Aim:
Restate each of the lines given below, word for word.

Data excerpt:
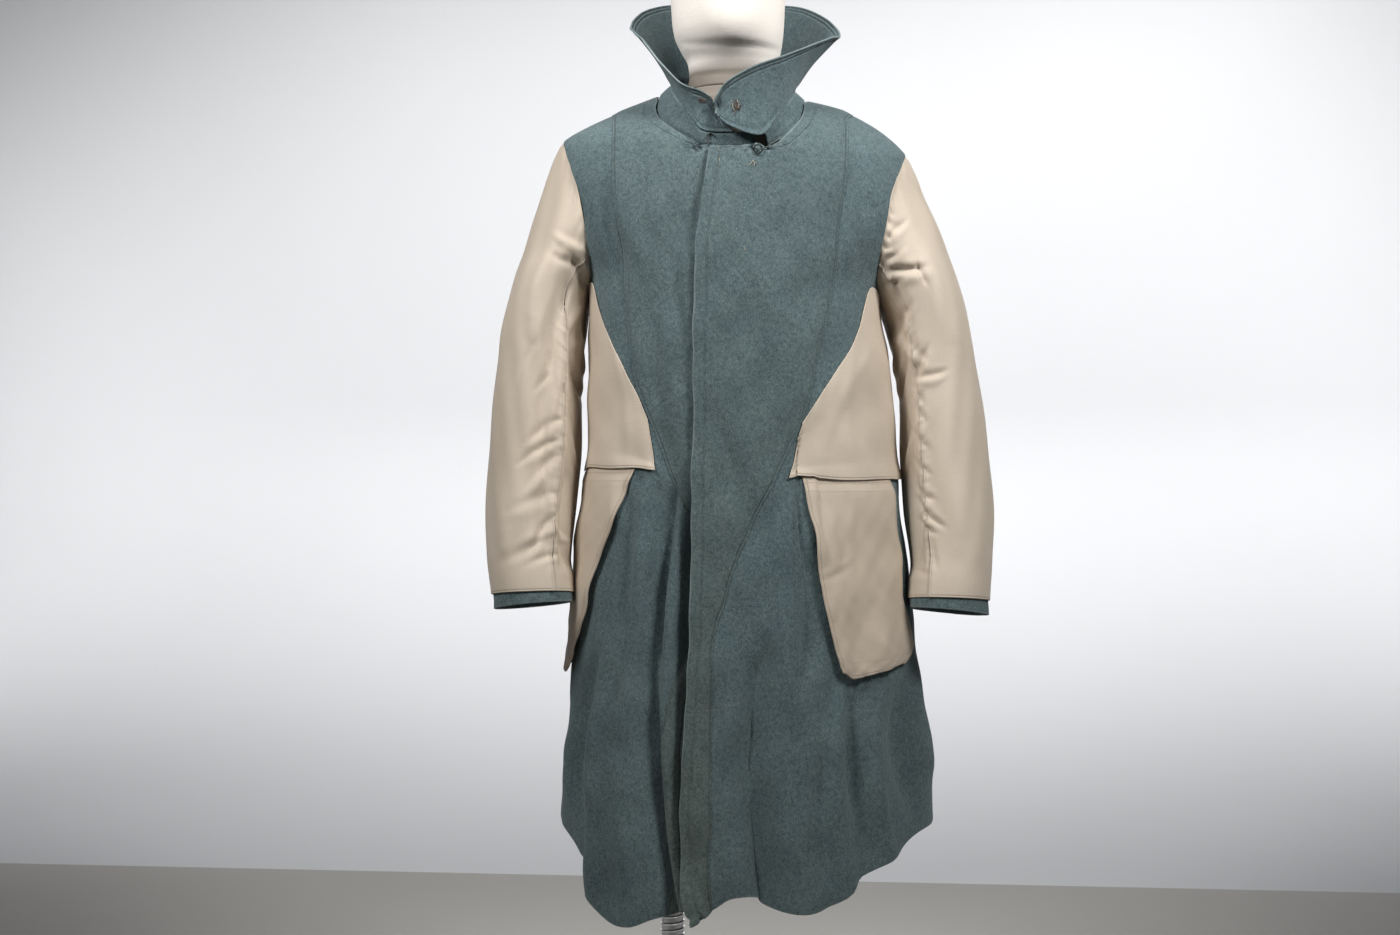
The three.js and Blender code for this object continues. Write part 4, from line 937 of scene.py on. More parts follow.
def groove_group():
    """The dent of a stitched line that runs beside an edge."""
    tree, given, out = group(
        "Stitched line",
        [
            ("Edge", "NodeSocketFloat", 0.0),
            ("Distance", "NodeSocketFloat", 6.0),
            ("Width", "NodeSocketFloat", 1.5),
        ],
        [("Dent", "NodeSocketFloat")],
    )
    off = maths(tree, "ABSOLUTE", maths(tree, "SUBTRACT", given.outputs["Edge"], given.outputs["Distance"]))
    share = maths(tree, "DIVIDE", off, given.outputs["Width"], clamp=True)
    dent = maths(tree, "SUBTRACT", 1.0, maths(tree, "SMOOTH_MIN", share, 1.0, 0.2))
    tree.links.new(dent, out.inputs["Dent"])
    return tree


def new_material(name):
    material = bpy.data.materials.new(name)
    material.use_nodes = True
    tree = material.node_tree
    shader = tree.nodes["Principled BSDF"]
    place = tree.nodes.new("ShaderNodeTexCoord").outputs["Object"]
    return tree, shader, place


def grouped(tree, name, inputs):
    node = put(tree, "ShaderNodeGroup", node_tree=bpy.data.node_groups[name])
    return feed(tree, node, inputs).outputs


def rgb(values):
    return (*values, 1)


def darker(color, share):
    return tuple(share * c for c in color)


def measured(tree, name):
    """A length that a piece's points carry."""
    return put(tree, "ShaderNodeAttribute", attribute_name=name).outputs["Fac"]


def dented(tree, shade, height, away, distance, width, deep, dark, shade_tint, blend="MULTIPLY"):
    """Presses a stitched line into a cloth, and darkens its dent with painted shade."""
    groove = grouped(tree, "Stitched line", {"Edge": away, "Distance": distance, "Width": width})
    height = maths(tree, "MULTIPLY_ADD", groove["Dent"], -deep, height)
    # painted shade: the dent's mask blends the cloth's colour towards a darker tint
    return mixed(tree, maths(tree, "MULTIPLY", groove["Dent"], dark), shade, shade_tint, blend), height


def finish_cloth(tree, shader, shade, height, strength, distance, values):
    """Joins a cloth's shade and relief to its shader, and sets the shader's even values."""
    bump = put(tree, "ShaderNodeBump", {"Height": height, "Strength": strength, "Distance": distance})
    feed(tree, shader, {"Base Color": shade, "Normal": bump.outputs[0], **values})


def wool_material(name, colors, edges, worn, seam=None):
    """Melange wool cloth with a napped face, dents of stitched lines beside its edge with painted shade in
    them, and paler worn edges.
    """
    tree, shader, place = new_material(name)
    fibres = {
        "Vector": place,
        "Dark": rgb(colors.wool_dark),
        "Middle": rgb(colors.wool_middle),
        "Pale": rgb(colors.wool_pale),
    }
    heather = grouped(tree, "Heather fibres", fibres)
    age = grouped(tree, "Age", {"Vector": place, "Size": 9.0})
    patches = grouped(tree, "Age", {"Vector": place, "Size": 46.0})
    edge = measured(tree, "edge")
    shade = mixed(tree, ranged(tree, age["Cloud"], 0, 1, 0.0, 0.4), heather["Color"], GROOVE_SHADE_AND_MOTTLE, "MULTIPLY")
    shade = mixed(tree, ranged(tree, patches["Cloud"], 0, 1, 0.0, 0.5), shade, BLUER, "MULTIPLY")
    low = put(tree, "ShaderNodeSeparateXYZ", {"Vector": place}).outputs["Z"]
    low = ranged(tree, low, 0.5, 1.15, worn, worn * 0.25)
    shade = mixed(tree, low, shade, OLIVE, "MULTIPLY")
    rubbed = maths(tree, "MULTIPLY", ranged(tree, edge, 0.3, 2.6, 0.8, 0.0), age["Cloud"])
    shade = mixed(tree, rubbed, shade, tuple(colors.wool_pale))
    height = heather["Height"]
    # painted shade: the dent of each stitched line and of the facing's seam is darkened as if shaded
    for distance in edges:
        shade, height = dented(tree, shade, height, edge, distance, 2.4, 1.3, 0.3, GROOVE_SHADE_AND_MOTTLE)
    if seam:
        shade, height = dented(tree, shade, height, measured(tree, "seam"), seam, 2.0, 1.6, 0.7, GROOVE_SHADE_AND_MOTTLE)
    finish_cloth(tree, shader, shade, height, 1.0, 0.0011, WOOL_SURFACE)


def lining_material(name, color, stain, rough, slant, edges):
    """Cotton cloth: fine threads, slow cloudiness, faint stains, and the dents of stitched lines with painted
    shade in them.
    """
    tree, shader, place = new_material(name)
    weave = grouped(tree, "Woven threads", {"Vector": place, "Count": 5200.0, "Slant": slant})
    age = grouped(tree, "Age", {"Vector": place, "Size": 7.0})
    edge = measured(tree, "edge")
    shade = mixed(tree, ranged(tree, weave["Shade"], 0, 1, 0.0, 0.3), color, darker(color, 0.74))
    shade = mixed(tree, ranged(tree, age["Cloud"], 0, 1, 0.0, 0.45), shade, stain)
    shade = mixed(tree, maths(tree, "MULTIPLY", age["Stain"], 0.35), shade, stain)
    height = weave["Height"]
    # painted shade: each stitched line's dent takes a darker copy of the cloth's colour
    for distance in edges:
        line = (distance, 1.6, 3.0, 0.35, darker(color, 0.5), "MIX")
        shade, height = dented(tree, shade, height, edge, *line)
    finish_cloth(tree, shader, shade, height, 0.4, 0.0004, {"Roughness": rough, **COTTON_SURFACE})


def metal_material(name, color, rough, smudge):
    tree, shader, place = new_material(name)
    age = grouped(tree, "Age", {"Vector": place, "Size": 40.0})
    shade = mixed(tree, ranged(tree, age["Cloud"], 0, 1, 0.0, smudge), color, darker(color, 0.6))
    tree.links.new(shade, shader.inputs["Base Color"])
    tree.links.new(ranged(tree, age["Cloud"], 0, 1, rough, rough + 0.12), shader.inputs["Roughness"])
    shader.inputs["Metallic"].default_value = 1.0


def thread_material(name, color):
    tree, shader, place = new_material(name)
    twist = noise(tree, place, 900, 1)
    shade = mixed(tree, ranged(tree, twist, 0.4, 0.6), color, darker(color, 0.6))
    tree.links.new(shade, shader.inputs["Base Color"])
    shader.inputs["Roughness"].default_value = 0.7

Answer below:
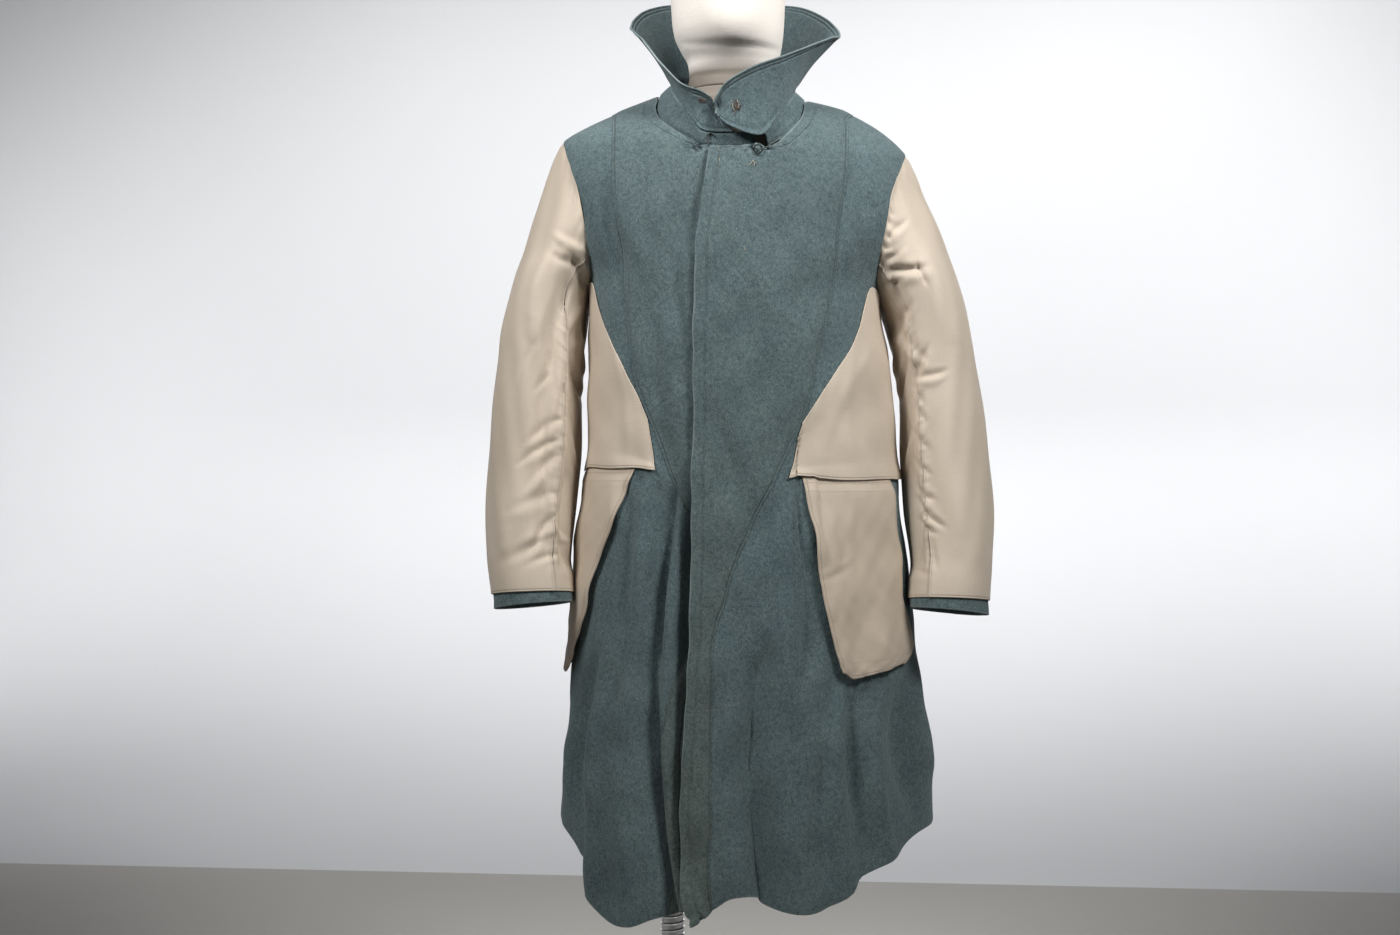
The three.js and Blender code for this object continues. Write part 4, from line 937 of scene.py on. More parts follow.
def groove_group():
    """The dent of a stitched line that runs beside an edge."""
    tree, given, out = group(
        "Stitched line",
        [
            ("Edge", "NodeSocketFloat", 0.0),
            ("Distance", "NodeSocketFloat", 6.0),
            ("Width", "NodeSocketFloat", 1.5),
        ],
        [("Dent", "NodeSocketFloat")],
    )
    off = maths(tree, "ABSOLUTE", maths(tree, "SUBTRACT", given.outputs["Edge"], given.outputs["Distance"]))
    share = maths(tree, "DIVIDE", off, given.outputs["Width"], clamp=True)
    dent = maths(tree, "SUBTRACT", 1.0, maths(tree, "SMOOTH_MIN", share, 1.0, 0.2))
    tree.links.new(dent, out.inputs["Dent"])
    return tree


def new_material(name):
    material = bpy.data.materials.new(name)
    material.use_nodes = True
    tree = material.node_tree
    shader = tree.nodes["Principled BSDF"]
    place = tree.nodes.new("ShaderNodeTexCoord").outputs["Object"]
    return tree, shader, place


def grouped(tree, name, inputs):
    node = put(tree, "ShaderNodeGroup", node_tree=bpy.data.node_groups[name])
    return feed(tree, node, inputs).outputs


def rgb(values):
    return (*values, 1)


def darker(color, share):
    return tuple(share * c for c in color)


def measured(tree, name):
    """A length that a piece's points carry."""
    return put(tree, "ShaderNodeAttribute", attribute_name=name).outputs["Fac"]


def dented(tree, shade, height, away, distance, width, deep, dark, shade_tint, blend="MULTIPLY"):
    """Presses a stitched line into a cloth, and darkens its dent with painted shade."""
    groove = grouped(tree, "Stitched line", {"Edge": away, "Distance": distance, "Width": width})
    height = maths(tree, "MULTIPLY_ADD", groove["Dent"], -deep, height)
    # painted shade: the dent's mask blends the cloth's colour towards a darker tint
    return mixed(tree, maths(tree, "MULTIPLY", groove["Dent"], dark), shade, shade_tint, blend), height


def finish_cloth(tree, shader, shade, height, strength, distance, values):
    """Joins a cloth's shade and relief to its shader, and sets the shader's even values."""
    bump = put(tree, "ShaderNodeBump", {"Height": height, "Strength": strength, "Distance": distance})
    feed(tree, shader, {"Base Color": shade, "Normal": bump.outputs[0], **values})


def wool_material(name, colors, edges, worn, seam=None):
    """Melange wool cloth with a napped face, dents of stitched lines beside its edge with painted shade in
    them, and paler worn edges.
    """
    tree, shader, place = new_material(name)
    fibres = {
        "Vector": place,
        "Dark": rgb(colors.wool_dark),
        "Middle": rgb(colors.wool_middle),
        "Pale": rgb(colors.wool_pale),
    }
    heather = grouped(tree, "Heather fibres", fibres)
    age = grouped(tree, "Age", {"Vector": place, "Size": 9.0})
    patches = grouped(tree, "Age", {"Vector": place, "Size": 46.0})
    edge = measured(tree, "edge")
    shade = mixed(tree, ranged(tree, age["Cloud"], 0, 1, 0.0, 0.4), heather["Color"], GROOVE_SHADE_AND_MOTTLE, "MULTIPLY")
    shade = mixed(tree, ranged(tree, patches["Cloud"], 0, 1, 0.0, 0.5), shade, BLUER, "MULTIPLY")
    low = put(tree, "ShaderNodeSeparateXYZ", {"Vector": place}).outputs["Z"]
    low = ranged(tree, low, 0.5, 1.15, worn, worn * 0.25)
    shade = mixed(tree, low, shade, OLIVE, "MULTIPLY")
    rubbed = maths(tree, "MULTIPLY", ranged(tree, edge, 0.3, 2.6, 0.8, 0.0), age["Cloud"])
    shade = mixed(tree, rubbed, shade, tuple(colors.wool_pale))
    height = heather["Height"]
    # painted shade: the dent of each stitched line and of the facing's seam is darkened as if shaded
    for distance in edges:
        shade, height = dented(tree, shade, height, edge, distance, 2.4, 1.3, 0.3, GROOVE_SHADE_AND_MOTTLE)
    if seam:
        shade, height = dented(tree, shade, height, measured(tree, "seam"), seam, 2.0, 1.6, 0.7, GROOVE_SHADE_AND_MOTTLE)
    finish_cloth(tree, shader, shade, height, 1.0, 0.0011, WOOL_SURFACE)


def lining_material(name, color, stain, rough, slant, edges):
    """Cotton cloth: fine threads, slow cloudiness, faint stains, and the dents of stitched lines with painted
    shade in them.
    """
    tree, shader, place = new_material(name)
    weave = grouped(tree, "Woven threads", {"Vector": place, "Count": 5200.0, "Slant": slant})
    age = grouped(tree, "Age", {"Vector": place, "Size": 7.0})
    edge = measured(tree, "edge")
    shade = mixed(tree, ranged(tree, weave["Shade"], 0, 1, 0.0, 0.3), color, darker(color, 0.74))
    shade = mixed(tree, ranged(tree, age["Cloud"], 0, 1, 0.0, 0.45), shade, stain)
    shade = mixed(tree, maths(tree, "MULTIPLY", age["Stain"], 0.35), shade, stain)
    height = weave["Height"]
    # painted shade: each stitched line's dent takes a darker copy of the cloth's colour
    for distance in edges:
        line = (distance, 1.6, 3.0, 0.35, darker(color, 0.5), "MIX")
        shade, height = dented(tree, shade, height, edge, *line)
    finish_cloth(tree, shader, shade, height, 0.4, 0.0004, {"Roughness": rough, **COTTON_SURFACE})


def metal_material(name, color, rough, smudge):
    tree, shader, place = new_material(name)
    age = grouped(tree, "Age", {"Vector": place, "Size": 40.0})
    shade = mixed(tree, ranged(tree, age["Cloud"], 0, 1, 0.0, smudge), color, darker(color, 0.6))
    tree.links.new(shade, shader.inputs["Base Color"])
    tree.links.new(ranged(tree, age["Cloud"], 0, 1, rough, rough + 0.12), shader.inputs["Roughness"])
    shader.inputs["Metallic"].default_value = 1.0


def thread_material(name, color):
    tree, shader, place = new_material(name)
    twist = noise(tree, place, 900, 1)
    shade = mixed(tree, ranged(tree, twist, 0.4, 0.6), color, darker(color, 0.6))
    tree.links.new(shade, shader.inputs["Base Color"])
    shader.inputs["Roughness"].default_value = 0.7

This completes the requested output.